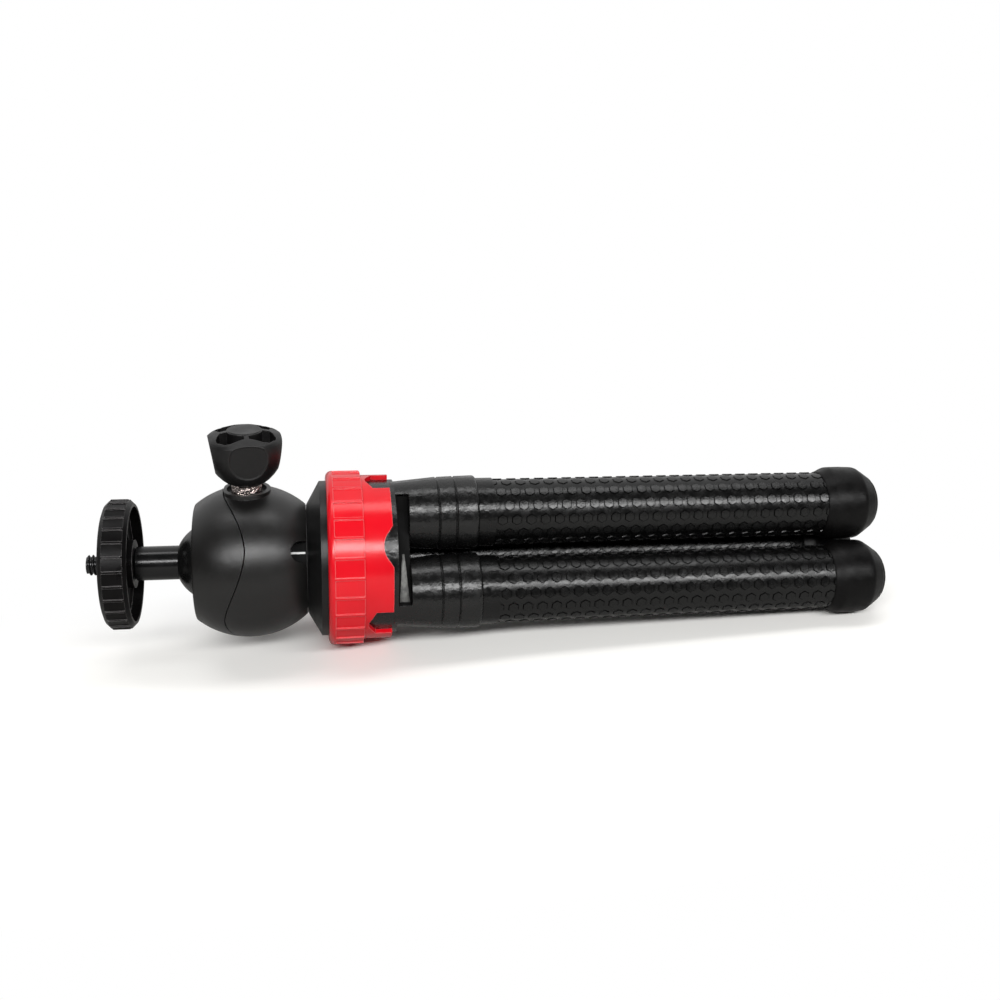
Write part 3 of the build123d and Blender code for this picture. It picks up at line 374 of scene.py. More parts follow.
CONE = Finish("cone_satin_black", (0.004, 0.004, 0.0042), Grain.MOULDED, 0.36, shine=0.4,
              mottle=0.15, patchiness=0.06, relief=0.12, relief_mm=0.16, edge_mm=0.25)
HUB = Finish("hub_semi_gloss_black", (0.0050, 0.0050, 0.0050), Grain.MOULDED, 0.25, shine=0.5,
             mottle=0.2, patchiness=0.09, patch_mm=2.2, relief=0.09, relief_mm=1.2, edge_mm=0.25)
COLLAR = Finish("collar_gloss_black", (0.0035, 0.0035, 0.0035), Grain.MOULDED, 0.22, shine=0.36,
                mottle=0.2, patchiness=0.08, patch_mm=2.0, relief=0.09, relief_mm=1.2,
                edge_mm=0.22)
# Its edge colour is a painted highlight: pale pink lines along the ribs and rims, for the lamps'
# glint.
RED = Finish("ring_bright_red", (0.72, 0.005, 0.014), Grain.MOULDED, 0.20, shine=0.43, mottle=0.04,
             mottle_mm=12.0, patchiness=0.03, relief=0.03, relief_mm=0.3, edge_mm=0.36, edge_glint=0.60,
             edge_glint_colour=(1.0, 0.34, 0.36))
WHITE = Finish("index_white", (0.85, 0.85, 0.84), Grain.MOULDED, 0.5, mottle=0.04, relief=0.08)
NYLON = Finish("seat_nylon", (0.62, 0.60, 0.54), Grain.MOULDED, 0.45, mottle=0.06, relief=0.10)
NICKEL = Finish("nickel_plate", (0.66, 0.57, 0.54), Grain.RUBBER, 0.17, metallic=1.0, mottle=0.15,
                relief=0.95, relief_mm=1.1, patchiness=0.08, patch_mm=1.5)
WIRE = Finish("drawn_aluminium", (0.70, 0.70, 0.72), Grain.DRAWN, 0.35, metallic=1.0, mottle=0.08,
              relief=0.15, relief_mm=0.15)
SLEEVE = Finish("sleeve_rubber", (0.0024, 0.0024, 0.0024), Grain.RUBBER, 0.25, shine=0.42,
                mottle=0.3, mottle_mm=2.5, patchiness=0.08, patch_mm=2.2, relief=0.09,
                relief_mm=0.5, dust=0.02)
FOOT = Finish("foot_soft_black", (0.0030, 0.0028, 0.0028), Grain.RUBBER, 0.38, shine=0.16,
              mottle=0.2, patchiness=0.08, patch_mm=3.0, relief=0.14, relief_mm=0.4, dust=0.02)


def deselect_all() -> None:
    """Deselects every object, so that an operator acts only on what comes next."""
    if bpy.context.object and bpy.context.object.mode != "OBJECT":
        bpy.ops.object.mode_set(mode="OBJECT")
    bpy.ops.object.select_all(action="DESELECT")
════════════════
WHAT THE TASK ASKS: Reproduce the material above exactly; please quote every line of it.

COMPLETE OUTPUT:
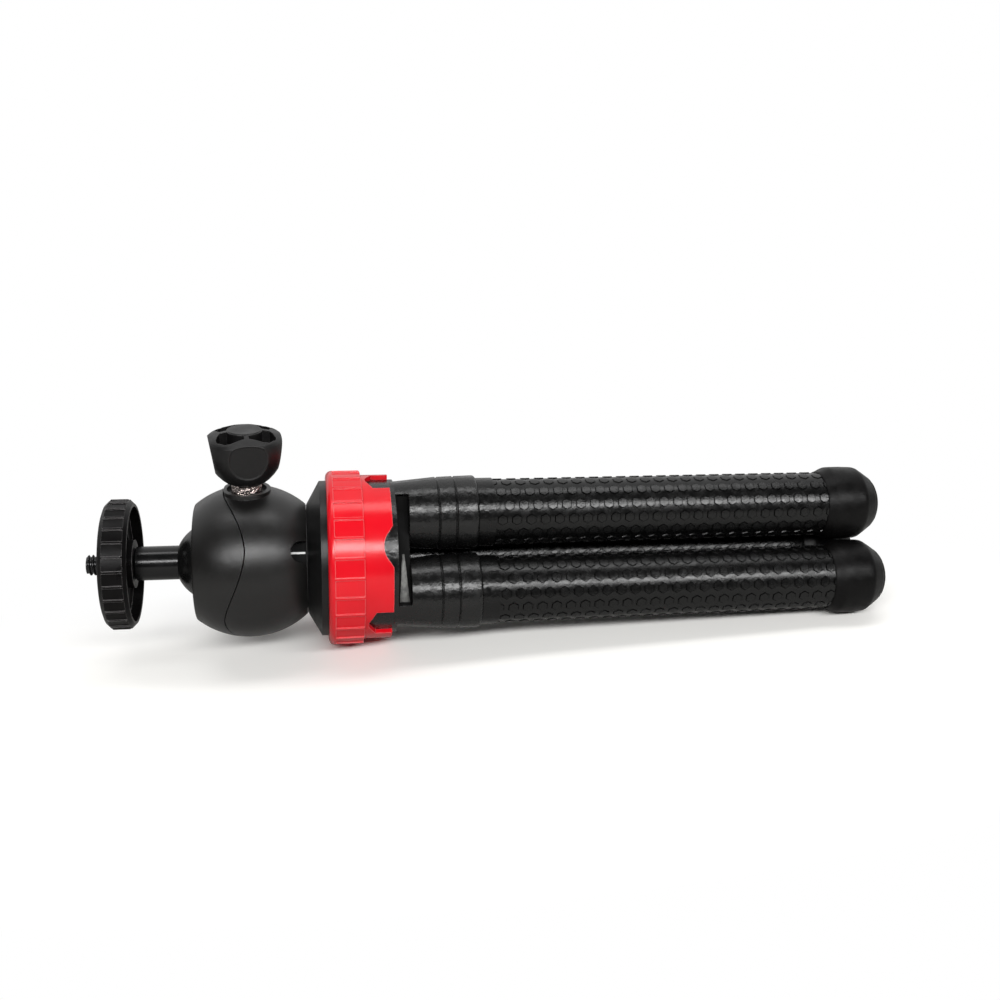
Write part 3 of the build123d and Blender code for this picture. It picks up at line 374 of scene.py. More parts follow.
CONE = Finish("cone_satin_black", (0.004, 0.004, 0.0042), Grain.MOULDED, 0.36, shine=0.4,
              mottle=0.15, patchiness=0.06, relief=0.12, relief_mm=0.16, edge_mm=0.25)
HUB = Finish("hub_semi_gloss_black", (0.0050, 0.0050, 0.0050), Grain.MOULDED, 0.25, shine=0.5,
             mottle=0.2, patchiness=0.09, patch_mm=2.2, relief=0.09, relief_mm=1.2, edge_mm=0.25)
COLLAR = Finish("collar_gloss_black", (0.0035, 0.0035, 0.0035), Grain.MOULDED, 0.22, shine=0.36,
                mottle=0.2, patchiness=0.08, patch_mm=2.0, relief=0.09, relief_mm=1.2,
                edge_mm=0.22)
# Its edge colour is a painted highlight: pale pink lines along the ribs and rims, for the lamps'
# glint.
RED = Finish("ring_bright_red", (0.72, 0.005, 0.014), Grain.MOULDED, 0.20, shine=0.43, mottle=0.04,
             mottle_mm=12.0, patchiness=0.03, relief=0.03, relief_mm=0.3, edge_mm=0.36, edge_glint=0.60,
             edge_glint_colour=(1.0, 0.34, 0.36))
WHITE = Finish("index_white", (0.85, 0.85, 0.84), Grain.MOULDED, 0.5, mottle=0.04, relief=0.08)
NYLON = Finish("seat_nylon", (0.62, 0.60, 0.54), Grain.MOULDED, 0.45, mottle=0.06, relief=0.10)
NICKEL = Finish("nickel_plate", (0.66, 0.57, 0.54), Grain.RUBBER, 0.17, metallic=1.0, mottle=0.15,
                relief=0.95, relief_mm=1.1, patchiness=0.08, patch_mm=1.5)
WIRE = Finish("drawn_aluminium", (0.70, 0.70, 0.72), Grain.DRAWN, 0.35, metallic=1.0, mottle=0.08,
              relief=0.15, relief_mm=0.15)
SLEEVE = Finish("sleeve_rubber", (0.0024, 0.0024, 0.0024), Grain.RUBBER, 0.25, shine=0.42,
                mottle=0.3, mottle_mm=2.5, patchiness=0.08, patch_mm=2.2, relief=0.09,
                relief_mm=0.5, dust=0.02)
FOOT = Finish("foot_soft_black", (0.0030, 0.0028, 0.0028), Grain.RUBBER, 0.38, shine=0.16,
              mottle=0.2, patchiness=0.08, patch_mm=3.0, relief=0.14, relief_mm=0.4, dust=0.02)


def deselect_all() -> None:
    """Deselects every object, so that an operator acts only on what comes next."""
    if bpy.context.object and bpy.context.object.mode != "OBJECT":
        bpy.ops.object.mode_set(mode="OBJECT")
    bpy.ops.object.select_all(action="DESELECT")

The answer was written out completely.